# Aim:
Return only the lines running from the line that holds "coin_flap()" to the line that holds "zip(*points))), Vector(map(max, zip(*points)))", including both.

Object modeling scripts

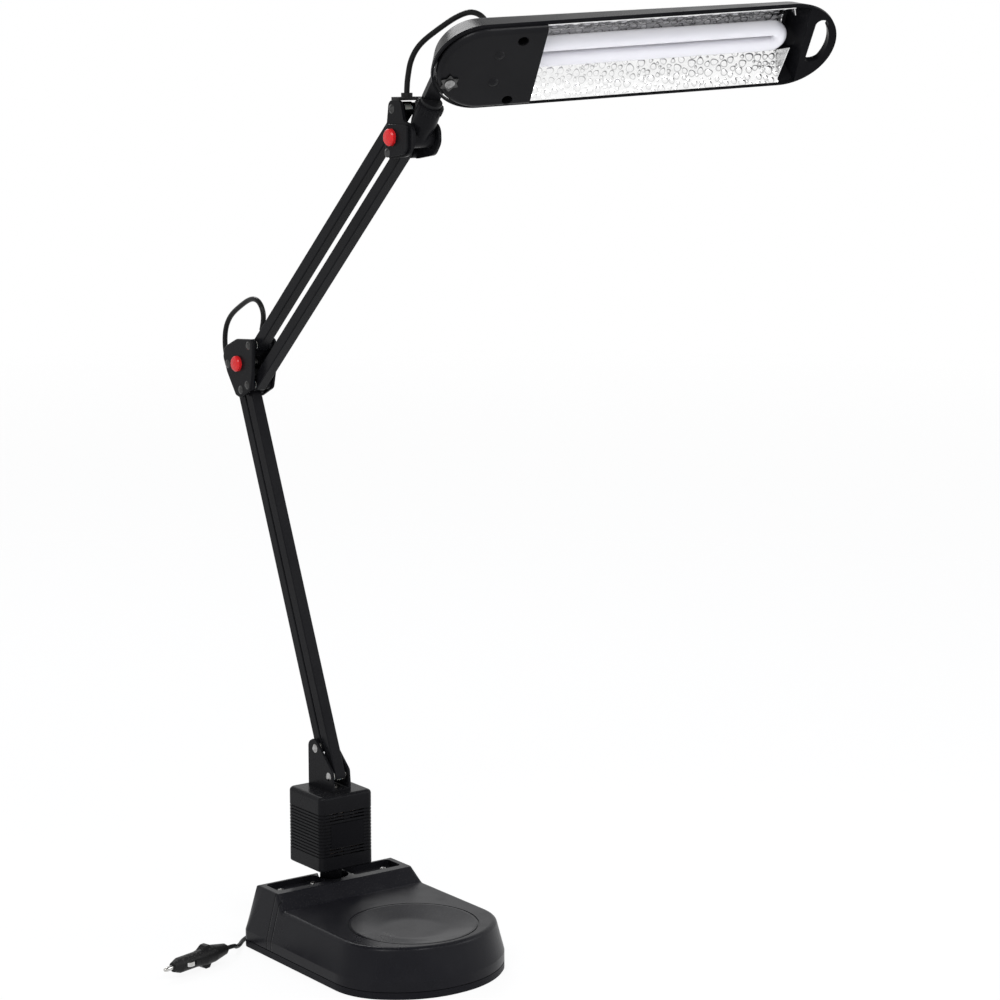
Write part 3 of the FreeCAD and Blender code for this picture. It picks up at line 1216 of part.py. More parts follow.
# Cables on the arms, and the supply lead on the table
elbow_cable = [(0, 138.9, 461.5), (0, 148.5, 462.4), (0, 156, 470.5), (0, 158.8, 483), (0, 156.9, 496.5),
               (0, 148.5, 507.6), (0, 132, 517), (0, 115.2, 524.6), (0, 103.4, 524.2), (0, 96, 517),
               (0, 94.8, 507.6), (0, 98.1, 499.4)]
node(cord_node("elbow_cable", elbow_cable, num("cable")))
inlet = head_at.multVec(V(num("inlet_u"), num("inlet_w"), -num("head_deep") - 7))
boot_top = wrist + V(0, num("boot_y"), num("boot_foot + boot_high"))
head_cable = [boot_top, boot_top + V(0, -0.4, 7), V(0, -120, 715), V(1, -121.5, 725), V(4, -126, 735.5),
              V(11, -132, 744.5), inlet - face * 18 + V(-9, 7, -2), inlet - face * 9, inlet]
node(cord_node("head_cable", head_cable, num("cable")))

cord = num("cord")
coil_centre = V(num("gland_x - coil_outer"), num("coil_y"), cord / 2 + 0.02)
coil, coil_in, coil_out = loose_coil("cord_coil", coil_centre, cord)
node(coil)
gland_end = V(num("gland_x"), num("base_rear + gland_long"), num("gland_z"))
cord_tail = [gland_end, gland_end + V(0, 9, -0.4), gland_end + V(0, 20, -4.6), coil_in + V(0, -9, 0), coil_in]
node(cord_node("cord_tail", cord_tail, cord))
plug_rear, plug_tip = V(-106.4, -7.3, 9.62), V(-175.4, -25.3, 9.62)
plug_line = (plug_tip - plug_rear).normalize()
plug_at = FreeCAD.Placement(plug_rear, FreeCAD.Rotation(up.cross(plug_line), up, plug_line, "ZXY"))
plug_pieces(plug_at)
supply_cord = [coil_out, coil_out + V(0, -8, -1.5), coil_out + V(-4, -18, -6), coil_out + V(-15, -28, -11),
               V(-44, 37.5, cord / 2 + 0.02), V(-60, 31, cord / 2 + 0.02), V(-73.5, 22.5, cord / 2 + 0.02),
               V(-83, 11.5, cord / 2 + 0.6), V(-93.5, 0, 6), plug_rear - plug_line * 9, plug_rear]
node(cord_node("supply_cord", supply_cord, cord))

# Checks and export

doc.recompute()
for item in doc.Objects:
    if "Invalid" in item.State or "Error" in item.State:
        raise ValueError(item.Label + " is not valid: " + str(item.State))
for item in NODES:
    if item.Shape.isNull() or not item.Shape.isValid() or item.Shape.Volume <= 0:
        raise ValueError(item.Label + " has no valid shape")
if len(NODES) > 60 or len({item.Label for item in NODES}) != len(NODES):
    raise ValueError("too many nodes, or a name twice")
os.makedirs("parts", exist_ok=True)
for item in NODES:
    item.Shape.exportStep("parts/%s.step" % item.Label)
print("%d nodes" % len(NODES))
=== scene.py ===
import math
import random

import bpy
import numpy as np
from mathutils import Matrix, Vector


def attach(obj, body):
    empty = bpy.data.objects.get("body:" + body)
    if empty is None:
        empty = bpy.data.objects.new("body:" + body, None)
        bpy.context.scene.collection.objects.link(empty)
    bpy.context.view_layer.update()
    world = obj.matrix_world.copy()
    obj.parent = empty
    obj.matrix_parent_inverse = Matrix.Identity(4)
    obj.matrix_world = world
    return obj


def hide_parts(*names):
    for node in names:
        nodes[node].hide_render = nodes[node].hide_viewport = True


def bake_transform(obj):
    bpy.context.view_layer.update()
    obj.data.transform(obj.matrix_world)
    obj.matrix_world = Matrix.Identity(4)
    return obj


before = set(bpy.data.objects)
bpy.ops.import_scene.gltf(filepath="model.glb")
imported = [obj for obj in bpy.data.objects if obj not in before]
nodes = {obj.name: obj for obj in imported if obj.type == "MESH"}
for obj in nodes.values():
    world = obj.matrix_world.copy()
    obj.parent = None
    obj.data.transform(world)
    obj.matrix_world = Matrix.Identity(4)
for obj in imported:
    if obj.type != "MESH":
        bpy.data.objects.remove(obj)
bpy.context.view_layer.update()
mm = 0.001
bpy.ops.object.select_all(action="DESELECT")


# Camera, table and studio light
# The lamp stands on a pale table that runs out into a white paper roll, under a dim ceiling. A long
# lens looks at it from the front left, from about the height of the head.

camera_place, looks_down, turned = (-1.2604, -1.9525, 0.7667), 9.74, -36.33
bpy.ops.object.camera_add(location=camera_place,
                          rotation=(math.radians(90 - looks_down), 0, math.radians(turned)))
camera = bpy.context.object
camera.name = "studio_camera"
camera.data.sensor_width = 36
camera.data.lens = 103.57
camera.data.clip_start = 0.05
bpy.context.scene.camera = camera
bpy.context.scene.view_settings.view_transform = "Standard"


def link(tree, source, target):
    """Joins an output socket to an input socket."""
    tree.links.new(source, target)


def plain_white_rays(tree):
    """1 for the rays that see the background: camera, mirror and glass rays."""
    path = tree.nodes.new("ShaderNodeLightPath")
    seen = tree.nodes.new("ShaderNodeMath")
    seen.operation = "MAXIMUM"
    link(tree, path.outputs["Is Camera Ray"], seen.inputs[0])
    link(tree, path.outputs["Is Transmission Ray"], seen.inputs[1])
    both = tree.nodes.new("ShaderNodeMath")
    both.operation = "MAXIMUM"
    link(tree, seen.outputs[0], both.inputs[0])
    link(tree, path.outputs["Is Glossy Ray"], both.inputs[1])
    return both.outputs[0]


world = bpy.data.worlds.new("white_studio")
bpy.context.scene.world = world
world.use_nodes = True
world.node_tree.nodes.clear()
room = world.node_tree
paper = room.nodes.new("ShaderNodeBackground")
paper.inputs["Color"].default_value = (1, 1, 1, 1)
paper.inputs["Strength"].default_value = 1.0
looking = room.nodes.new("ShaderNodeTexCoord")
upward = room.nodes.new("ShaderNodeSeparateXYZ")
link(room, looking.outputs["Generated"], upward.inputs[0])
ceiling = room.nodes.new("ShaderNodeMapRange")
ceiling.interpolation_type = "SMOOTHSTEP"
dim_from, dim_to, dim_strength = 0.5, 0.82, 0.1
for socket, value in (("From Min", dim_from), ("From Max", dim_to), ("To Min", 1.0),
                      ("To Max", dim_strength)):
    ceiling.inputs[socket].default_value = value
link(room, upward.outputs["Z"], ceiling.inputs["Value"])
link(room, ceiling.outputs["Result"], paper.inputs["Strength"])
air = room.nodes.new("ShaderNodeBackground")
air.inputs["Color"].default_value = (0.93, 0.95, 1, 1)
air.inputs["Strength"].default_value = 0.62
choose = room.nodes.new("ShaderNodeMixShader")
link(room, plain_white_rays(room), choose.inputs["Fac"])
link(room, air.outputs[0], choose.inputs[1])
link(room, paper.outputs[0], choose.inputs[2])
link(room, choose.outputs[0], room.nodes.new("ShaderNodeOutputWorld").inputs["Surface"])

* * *

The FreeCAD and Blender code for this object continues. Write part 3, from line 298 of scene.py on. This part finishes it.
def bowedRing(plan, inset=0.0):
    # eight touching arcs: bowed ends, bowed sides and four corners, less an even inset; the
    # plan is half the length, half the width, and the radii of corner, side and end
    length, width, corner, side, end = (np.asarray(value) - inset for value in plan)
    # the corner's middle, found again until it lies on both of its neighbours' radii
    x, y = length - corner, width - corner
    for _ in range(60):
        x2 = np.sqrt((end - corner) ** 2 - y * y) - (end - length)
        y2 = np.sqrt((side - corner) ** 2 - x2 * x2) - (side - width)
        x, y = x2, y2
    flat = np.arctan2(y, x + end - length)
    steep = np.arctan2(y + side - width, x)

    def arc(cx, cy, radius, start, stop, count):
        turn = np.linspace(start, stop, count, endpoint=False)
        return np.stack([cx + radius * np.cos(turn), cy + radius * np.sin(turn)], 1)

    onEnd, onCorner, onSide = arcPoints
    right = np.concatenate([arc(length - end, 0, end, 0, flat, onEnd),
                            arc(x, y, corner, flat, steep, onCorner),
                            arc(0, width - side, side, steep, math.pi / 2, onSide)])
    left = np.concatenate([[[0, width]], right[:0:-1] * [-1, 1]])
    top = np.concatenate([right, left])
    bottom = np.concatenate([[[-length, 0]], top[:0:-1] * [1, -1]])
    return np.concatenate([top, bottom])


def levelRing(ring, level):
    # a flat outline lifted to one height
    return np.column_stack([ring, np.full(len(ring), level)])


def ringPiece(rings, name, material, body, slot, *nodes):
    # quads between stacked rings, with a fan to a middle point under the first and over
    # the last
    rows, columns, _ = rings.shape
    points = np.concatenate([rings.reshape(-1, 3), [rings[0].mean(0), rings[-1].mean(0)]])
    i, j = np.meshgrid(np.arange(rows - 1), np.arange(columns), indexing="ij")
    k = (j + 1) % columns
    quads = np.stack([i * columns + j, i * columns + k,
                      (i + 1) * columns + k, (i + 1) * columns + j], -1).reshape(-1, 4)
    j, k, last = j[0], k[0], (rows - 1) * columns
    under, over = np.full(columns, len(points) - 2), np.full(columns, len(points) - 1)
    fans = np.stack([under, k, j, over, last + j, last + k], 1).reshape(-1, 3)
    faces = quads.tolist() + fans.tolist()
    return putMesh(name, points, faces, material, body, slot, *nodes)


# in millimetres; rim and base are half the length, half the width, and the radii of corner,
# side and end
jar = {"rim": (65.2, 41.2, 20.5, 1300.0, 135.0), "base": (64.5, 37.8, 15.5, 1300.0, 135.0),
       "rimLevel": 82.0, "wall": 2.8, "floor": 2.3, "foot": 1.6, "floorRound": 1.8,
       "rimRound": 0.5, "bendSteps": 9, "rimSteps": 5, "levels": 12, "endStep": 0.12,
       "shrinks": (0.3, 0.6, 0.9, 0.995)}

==

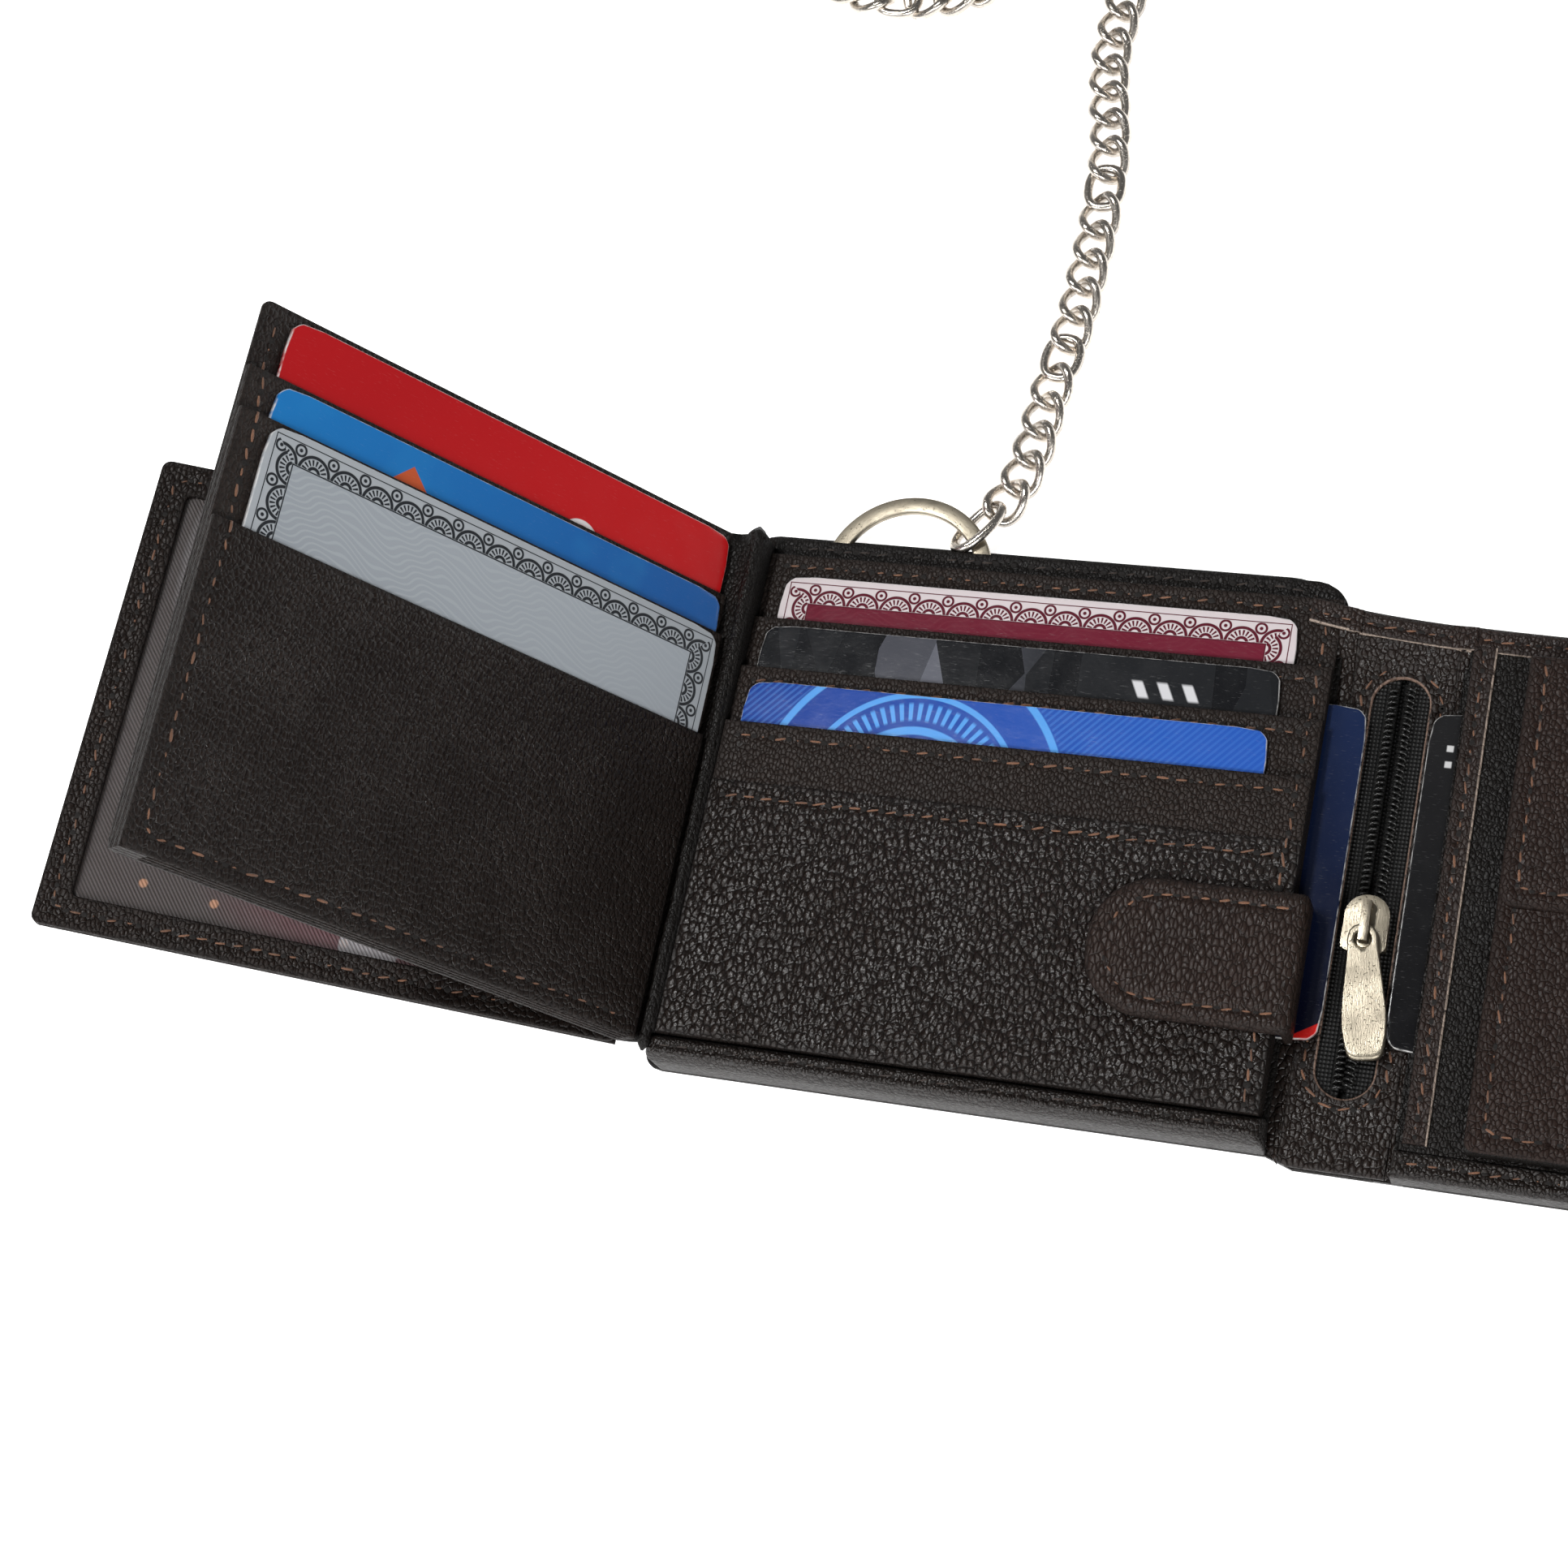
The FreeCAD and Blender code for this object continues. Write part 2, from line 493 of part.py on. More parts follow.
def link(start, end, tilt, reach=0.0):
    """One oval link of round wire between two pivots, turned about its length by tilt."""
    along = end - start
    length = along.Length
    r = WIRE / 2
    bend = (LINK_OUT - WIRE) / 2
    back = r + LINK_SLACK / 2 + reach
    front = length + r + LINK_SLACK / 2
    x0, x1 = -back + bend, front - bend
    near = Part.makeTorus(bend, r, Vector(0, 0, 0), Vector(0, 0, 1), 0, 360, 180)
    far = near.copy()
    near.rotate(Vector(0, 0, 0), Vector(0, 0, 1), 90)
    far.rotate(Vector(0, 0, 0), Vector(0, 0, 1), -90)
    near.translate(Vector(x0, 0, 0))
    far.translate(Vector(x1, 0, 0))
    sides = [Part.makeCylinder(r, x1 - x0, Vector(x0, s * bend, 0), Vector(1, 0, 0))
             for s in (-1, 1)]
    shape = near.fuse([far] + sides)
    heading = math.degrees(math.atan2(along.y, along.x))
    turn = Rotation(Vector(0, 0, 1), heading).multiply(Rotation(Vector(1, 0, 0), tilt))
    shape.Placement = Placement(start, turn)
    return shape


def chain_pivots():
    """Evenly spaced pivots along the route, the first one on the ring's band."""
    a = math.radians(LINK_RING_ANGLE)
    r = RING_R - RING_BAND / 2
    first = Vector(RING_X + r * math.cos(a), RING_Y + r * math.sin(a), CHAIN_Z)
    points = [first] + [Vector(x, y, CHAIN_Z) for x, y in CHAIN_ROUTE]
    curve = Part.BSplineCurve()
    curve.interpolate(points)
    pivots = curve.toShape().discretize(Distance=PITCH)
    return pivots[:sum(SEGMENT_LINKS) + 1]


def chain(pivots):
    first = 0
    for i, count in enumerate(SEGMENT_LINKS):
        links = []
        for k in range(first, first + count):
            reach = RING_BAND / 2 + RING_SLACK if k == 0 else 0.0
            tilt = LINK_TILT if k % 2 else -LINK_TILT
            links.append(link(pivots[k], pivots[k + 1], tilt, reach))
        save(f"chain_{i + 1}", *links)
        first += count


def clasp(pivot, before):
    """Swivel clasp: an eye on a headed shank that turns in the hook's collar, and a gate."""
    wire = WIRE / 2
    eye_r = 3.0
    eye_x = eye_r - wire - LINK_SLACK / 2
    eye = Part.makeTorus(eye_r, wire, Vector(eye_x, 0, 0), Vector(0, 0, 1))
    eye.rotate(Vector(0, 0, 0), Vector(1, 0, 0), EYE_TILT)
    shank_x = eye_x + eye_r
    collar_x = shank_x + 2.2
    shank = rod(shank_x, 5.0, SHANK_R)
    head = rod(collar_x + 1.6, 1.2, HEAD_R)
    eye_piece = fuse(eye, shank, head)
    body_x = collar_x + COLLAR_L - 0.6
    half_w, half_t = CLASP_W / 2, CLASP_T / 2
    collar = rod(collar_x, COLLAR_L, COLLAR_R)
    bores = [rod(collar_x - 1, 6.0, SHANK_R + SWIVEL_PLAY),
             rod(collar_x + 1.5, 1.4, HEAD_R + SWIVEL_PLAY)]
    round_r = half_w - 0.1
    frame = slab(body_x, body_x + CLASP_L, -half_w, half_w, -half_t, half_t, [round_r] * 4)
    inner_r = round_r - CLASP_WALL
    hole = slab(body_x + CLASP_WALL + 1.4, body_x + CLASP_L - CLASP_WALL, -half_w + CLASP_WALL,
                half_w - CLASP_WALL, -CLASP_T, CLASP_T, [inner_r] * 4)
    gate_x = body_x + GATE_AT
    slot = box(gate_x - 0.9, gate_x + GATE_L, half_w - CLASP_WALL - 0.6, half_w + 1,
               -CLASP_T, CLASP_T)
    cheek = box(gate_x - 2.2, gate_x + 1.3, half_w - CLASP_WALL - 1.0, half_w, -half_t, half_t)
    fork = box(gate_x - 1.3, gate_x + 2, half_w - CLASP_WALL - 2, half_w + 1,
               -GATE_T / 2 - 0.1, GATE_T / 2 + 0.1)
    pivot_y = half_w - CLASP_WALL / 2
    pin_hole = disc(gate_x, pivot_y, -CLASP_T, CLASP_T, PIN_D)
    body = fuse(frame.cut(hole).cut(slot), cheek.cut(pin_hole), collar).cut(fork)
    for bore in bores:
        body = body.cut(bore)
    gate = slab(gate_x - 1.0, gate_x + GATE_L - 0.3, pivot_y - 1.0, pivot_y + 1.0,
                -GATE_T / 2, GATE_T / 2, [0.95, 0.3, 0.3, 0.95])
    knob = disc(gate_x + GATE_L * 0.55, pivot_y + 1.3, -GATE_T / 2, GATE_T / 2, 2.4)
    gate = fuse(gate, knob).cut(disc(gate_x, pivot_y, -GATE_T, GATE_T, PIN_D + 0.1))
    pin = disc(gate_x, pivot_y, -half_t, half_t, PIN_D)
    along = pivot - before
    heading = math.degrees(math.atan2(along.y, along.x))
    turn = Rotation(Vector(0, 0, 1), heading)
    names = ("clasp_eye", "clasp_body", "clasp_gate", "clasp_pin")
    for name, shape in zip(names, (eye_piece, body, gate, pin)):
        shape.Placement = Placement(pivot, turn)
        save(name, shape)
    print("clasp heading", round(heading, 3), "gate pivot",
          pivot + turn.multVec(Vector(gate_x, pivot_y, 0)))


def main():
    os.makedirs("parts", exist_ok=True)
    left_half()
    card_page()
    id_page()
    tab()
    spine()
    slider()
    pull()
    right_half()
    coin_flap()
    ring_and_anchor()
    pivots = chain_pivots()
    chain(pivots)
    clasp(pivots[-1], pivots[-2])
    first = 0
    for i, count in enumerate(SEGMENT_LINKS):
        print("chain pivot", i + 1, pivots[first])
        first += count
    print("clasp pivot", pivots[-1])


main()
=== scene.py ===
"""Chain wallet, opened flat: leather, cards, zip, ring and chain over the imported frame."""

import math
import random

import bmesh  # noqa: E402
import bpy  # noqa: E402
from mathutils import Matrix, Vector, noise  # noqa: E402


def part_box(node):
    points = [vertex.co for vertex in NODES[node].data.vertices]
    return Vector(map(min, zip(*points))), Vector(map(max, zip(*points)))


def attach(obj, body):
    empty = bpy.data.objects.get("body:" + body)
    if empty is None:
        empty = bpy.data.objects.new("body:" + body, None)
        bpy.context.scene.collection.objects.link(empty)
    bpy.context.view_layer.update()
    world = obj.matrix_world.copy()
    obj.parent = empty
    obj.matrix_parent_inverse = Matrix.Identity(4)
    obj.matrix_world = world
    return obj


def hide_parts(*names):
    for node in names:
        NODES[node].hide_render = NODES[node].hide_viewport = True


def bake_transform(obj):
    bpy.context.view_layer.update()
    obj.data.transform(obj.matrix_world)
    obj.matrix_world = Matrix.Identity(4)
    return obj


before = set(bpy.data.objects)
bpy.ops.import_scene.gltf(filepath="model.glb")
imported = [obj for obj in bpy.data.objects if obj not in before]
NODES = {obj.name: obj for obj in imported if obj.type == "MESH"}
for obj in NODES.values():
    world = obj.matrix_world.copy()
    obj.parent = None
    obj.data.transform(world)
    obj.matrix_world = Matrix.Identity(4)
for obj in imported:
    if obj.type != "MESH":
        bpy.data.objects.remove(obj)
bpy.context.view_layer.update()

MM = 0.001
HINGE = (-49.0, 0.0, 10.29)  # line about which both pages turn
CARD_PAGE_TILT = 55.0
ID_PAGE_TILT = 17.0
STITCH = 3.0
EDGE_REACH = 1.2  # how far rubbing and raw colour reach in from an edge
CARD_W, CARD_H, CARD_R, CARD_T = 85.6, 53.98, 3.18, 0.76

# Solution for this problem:
    coin_flap()
    ring_and_anchor()
    pivots = chain_pivots()
    chain(pivots)
    clasp(pivots[-1], pivots[-2])
    first = 0
    for i, count in enumerate(SEGMENT_LINKS):
        print("chain pivot", i + 1, pivots[first])
        first += count
    print("clasp pivot", pivots[-1])


main()
=== scene.py ===
"""Chain wallet, opened flat: leather, cards, zip, ring and chain over the imported frame."""

import math
import random

import bmesh  # noqa: E402
import bpy  # noqa: E402
from mathutils import Matrix, Vector, noise  # noqa: E402


def part_box(node):
    points = [vertex.co for vertex in NODES[node].data.vertices]
    return Vector(map(min, zip(*points))), Vector(map(max, zip(*points)))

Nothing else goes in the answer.